Sessão Solene de Abertura do Colóquio sobre Vasco da Gama

Universidade da Sorbonne - França
11 de Maio de 1998


Esta Conferência Internacional, que nos reúne numa das Universidades mais antigas e prestigiadas do Mundo, conta com a participação de reputados especialistas, de várias nacionalidades, entre os quais muitos indianos, que tratarão temas muito diversos e fundamentais para que se possa ter uma visão actualizada do significado e alcance da viagem de Vasco da Gama.
Esses temas têm a ver com a história da expansão, abordada também sob a perspectiva da história económica, militar, diplomática, das instituições, mas ligam-se ainda à geografia, às artes plásticas, à música, à arqueologia, à literatura, à cartografia. A Exposição que estará patente tem o maior interesse artístico e documental.
A viagem que levou os portugueses por mar à Índia, tão prodigiosa que quase não se acreditava que pudesse ter sido realizada, como referiu Fernand Braudel, representou o apogeu de uma aventura que tinha começado antes e que chegou à actualidade. Essa viagem de há quinhentos anos constituiu um acontecimento capital da história humana e fundou a Idade Moderna. Como todos os acontecimentos de enorme importância e consequência tornou-se num símbolo e num mito que foi apreendido com sentidos diversos e mesmo contraditórios.
Esses sentidos variaram consoante as épocas, as ideologias, as concepções, os valores. É desnecessário referir que a viagem vista da Europa é diferente da visão que dela têm os que a olham da Ásia. Como é inútil dizer que tão anacrónico como olhar, na actualidade, a viagem com os olhos do passado é pensar que, no século XV, ela poderia ser entendida à luz das concepções de hoje.
Portugal assume a sua história e a sua identidade. Mas como país democrático e moderno, o seu Estado não tem, nem quer ter, uma historiografia oficial nem uma versão homologada do passado. Quem escreve a história são os historiadores e ela resulta, como sabemos, de leituras plurais que se sucedem ou coexistem, se corrigem e complementam.
Esta Conferência Internacional, para além de um alto valor científico e cultural, tem também um grande valor pedagógico.

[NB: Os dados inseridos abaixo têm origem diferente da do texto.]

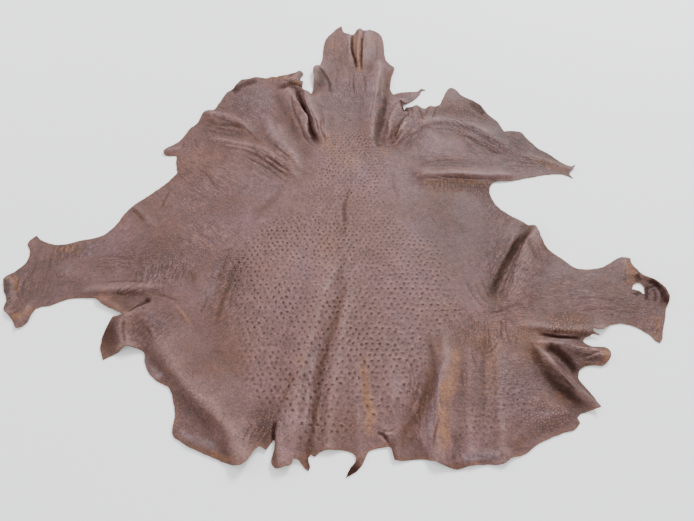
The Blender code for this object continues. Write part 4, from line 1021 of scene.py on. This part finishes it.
class HeightField:
    # the CAD hide's upper face on a square grid, rounded over its facets
    margin = 8  # cells

    def __init__(self, cadTree, cell):
        self.cell = cell
        self.low = (cadLow.x - self.margin * cell, cadLow.y - self.margin * cell)
        columns = int((cadHigh.x - cadLow.x) / cell) + 2 * self.margin + 2
        rows = int((cadHigh.y - cadLow.y) / cell) + 2 * self.margin + 2
        heights = np.zeros((columns, rows))
        known = np.zeros((columns, rows))
        for i in range(columns):
            for j in range(rows):
                place = Vector((self.low[0] + i * cell, self.low[1] + j * cell, 1.0))
                hit, normal = cadTree.ray_cast(place, Vector((0.0, 0.0, -1.0)))[:2]
                if hit and normal.z > 0.15:  # not on the cut edge
                    heights[i, j], known[i, j] = hit.z, 1.0
        self.fine = self.rounded(heights, known, rounds=1, crispness=0.9)
        self.broad = self.rounded(heights, known, rounds=70, crispness=0.0)

    def rounded(self, heights, known, rounds, crispness):
        share = np.maximum(blurred(known, rounds + 6), 1e-9)
        filled = np.where(known > 0, heights, blurred(heights * known, rounds + 6) / share)
        soft = blurred(filled, rounds)
        return soft + crispness * (soft - blurred(soft, rounds))

    def at(self, grid, points):
        column = (points[:, 0] - self.low[0]) / self.cell
        row = (points[:, 1] - self.low[1]) / self.cell
        i, j = column.astype(int), row.astype(int)
        u, v = column - i, row - j
        lower = grid[i, j] * (1 - u) + grid[i + 1, j] * u
        upper = grid[i, j + 1] * (1 - u) + grid[i + 1, j + 1] * u
        return lower * (1 - v) + upper * v


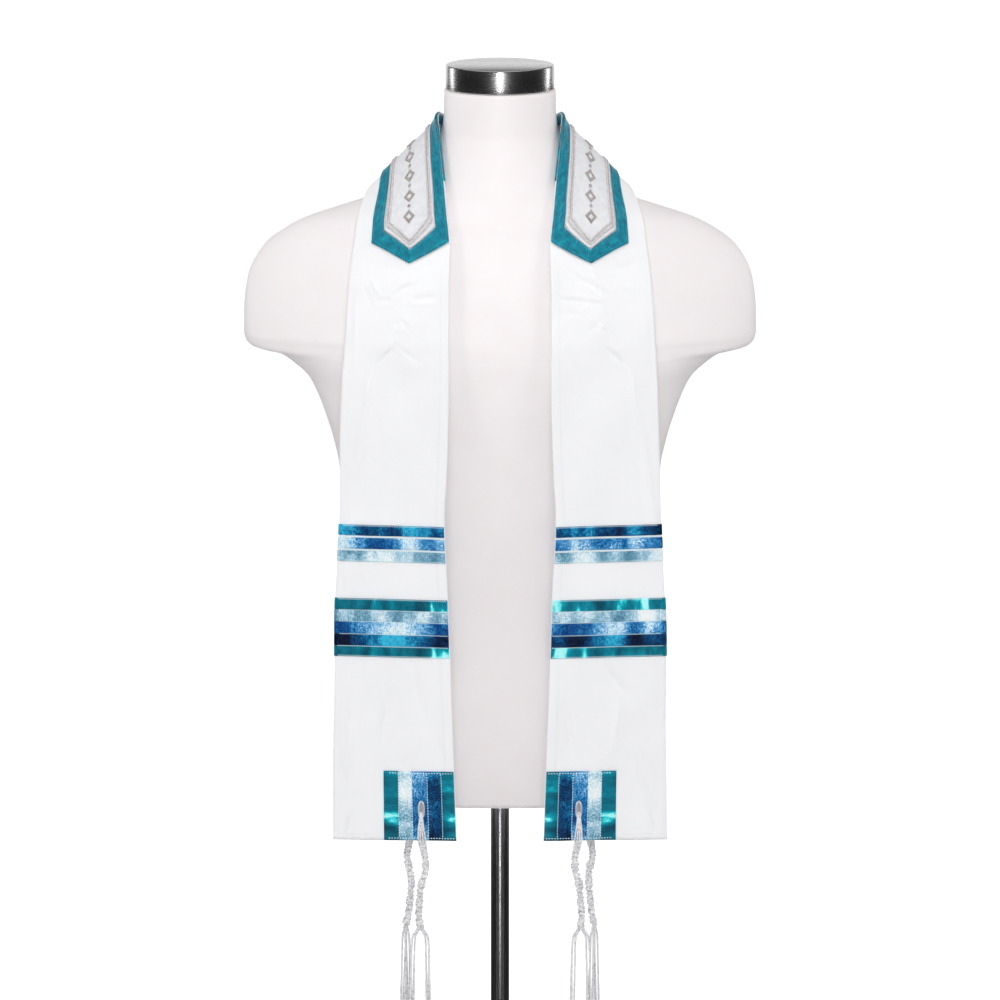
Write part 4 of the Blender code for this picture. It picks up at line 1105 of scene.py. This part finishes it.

# Metallic weave: broad light and dark zones across the ribbon, which are painted reflections, and glitter in
# two sizes, which is painted glints. The glitter's cells also give the bump and glossy sparks.
lame_weave_and_painted_sheen, start, end = node_group("lame_weave_and_painted_sheen", ("Seed", "Glitter", "Zones"), ("Tone", "Height", "Spark"))
place = add_node(lame_weave_and_painted_sheen, "TexCoord")
stretch = add_node(lame_weave_and_painted_sheen, "Mapping", place.outputs["UV"], Scale=(34.0, 12.0, 1.0))
broad = add_node(lame_weave_and_painted_sheen, "TexNoise", stretch.outputs["Vector"], noise_dimensions="4D", Detail=2.0,
                 W=start.outputs["Seed"], Scale=start.outputs["Zones"])
painted_zones = add_node(lame_weave_and_painted_sheen, "MapRange", broad.outputs["Fac"], From_Min=0.33, From_Max=0.64, clamp=False)
coarse, fine = (
    add_node(lame_weave_and_painted_sheen, "SeparateColor",
             add_node(lame_weave_and_painted_sheen, "TexVoronoi", place.outputs["UV"], Scale=scale).outputs["Color"]).outputs
    for scale in (980.0, 2300.0))
mean = add_node(lame_weave_and_painted_sheen, "Math", coarse["Red"], fine["Red"], operation="ADD")
level = add_node(lame_weave_and_painted_sheen, "Math", mean.outputs[0], 1.0, operation="SUBTRACT")
painted_tone = add_node(lame_weave_and_painted_sheen, "Math", level.outputs[0], start.outputs["Glitter"], painted_zones.outputs["Result"],
                operation="MULTIPLY_ADD")
spark = add_node(lame_weave_and_painted_sheen, "MapRange", coarse["Blue"], From_Min=0.80)
feed(end, Tone=painted_tone.outputs[0], Height=fine["Green"], Spark=spark.outputs["Result"])

lames = {}
for number, (colour, sheen_tones) in enumerate(LAME_PAINTED_SHEEN_TONES.items()):
    stops = [(place, srgb(*shade)) for place, shade in sheen_tones]
    lames[colour], tree, shader = new_material(f"{colour}_lame", stops[1][1], 0.34, metallic=0.08)
    shader.inputs["Specular IOR Level"].default_value = 0.20
    weave_and_sheen = add_node(tree, "Group", node_tree=lame_weave_and_painted_sheen, Seed=0.22 * number + 1.3, Glitter=PAINTED_GLINTS[colour],
                     Zones=PAINTED_SHEEN_ZONES[colour])
    add_bump(tree, shader, weave_and_sheen.outputs["Height"], 0.00012, 0.45)
    gloss = add_node(tree, "MapRange", weave_and_sheen.outputs["Spark"], To_Min=0.42, To_Max=0.14)
    # The base colour carries the painted reflections, painted shade and painted glints.
    painted_tone = colour_ramp(tree, weave_and_sheen.outputs["Tone"], stops)
    feed(shader, Base_Color=painted_tone, Roughness=gloss.outputs["Result"])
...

Mostra que a melhor maneira de celebrarmos um acontecimento histórico tão complexo é estudá-lo com maior profundidade e mais rigor, com exigência, abertura e liberdade total, reunindo, como aqui acontece, contributos ricos, múltiplos e diversos.
Celebrando a viagem que representou o encontro de culturas e civilizações distantes, queremos realizar essa celebração em espírito de diálogo e de ecumenismo, pois esse é o ensinamento fundamental que dela colhemos.
Ao unificar o planeta e ao levar a Europa ao Mundo e o Mundo à Europa, Portugal tornou-se universal e abriu o continente a essa dimensão, como é reconhecido por eminentes historiadores de vários países e escolas. Disso nos orgulhamos. Queremos renovar essa mensagem de universalidade. O próximo século terá de ser o século do encontro entre países e povos, continentes e civilizações, culturas e religiões. Esta é uma condição de paz e de desenvolvimento, ao serviço de todos os seres humanos. A Europa, sem etnocentrismos, terá de dar uma contribuição primordial a este combate pela universalização da solidariedade, da tolerância e do respeito pela diversidade cultural.
A esse propósito, seja-me permitido reafirmar, agora, aqui, a amizade entre Portugal e a Índia e a nossa admiração pela sua extraordinária cultura, que tanto nos enriqueceu.
Saúdo a Fundação Calouste Gulbenkian, na pessoa do seu Presidente e meu querido Amigo, Prof. Ferrer Correia, por esta iniciativa tão valiosa. Agradeço à Universidade da Sorbonne e ao seu Magnífico Reitor, por ter acolhido e apoiado a realização destas celebrações. As presenças do Presidente Jacques Chirac, na inauguração da Exposição, e do Ministro Claude Alègre, nesta sessão inaugural, são, para nós, motivo do maior reconhecimento e de muita alegria.
Para Portugal, o mar não separa: une. Os oceanos, que nos levaram e que nos trouxeram da Índia, transformados para sempre pelo encontro memorável com o Novo, são, continuam a ser, um património para o futuro. Este é o tema da Expo’98, de Lisboa, que dentro de dias, abre a todos os povos do Mundo.
A melhor maneira de lembrarmos, olhando para o futuro, a viagem de Vasco da Gama, é retermos o espírito de ousadia, de modernidade científica e de universalismo, sem o qual ela não se teria realizado.
Esta Conferência Internacional é inspirada por esse espírito. Bom trabalho! Muito obrigado.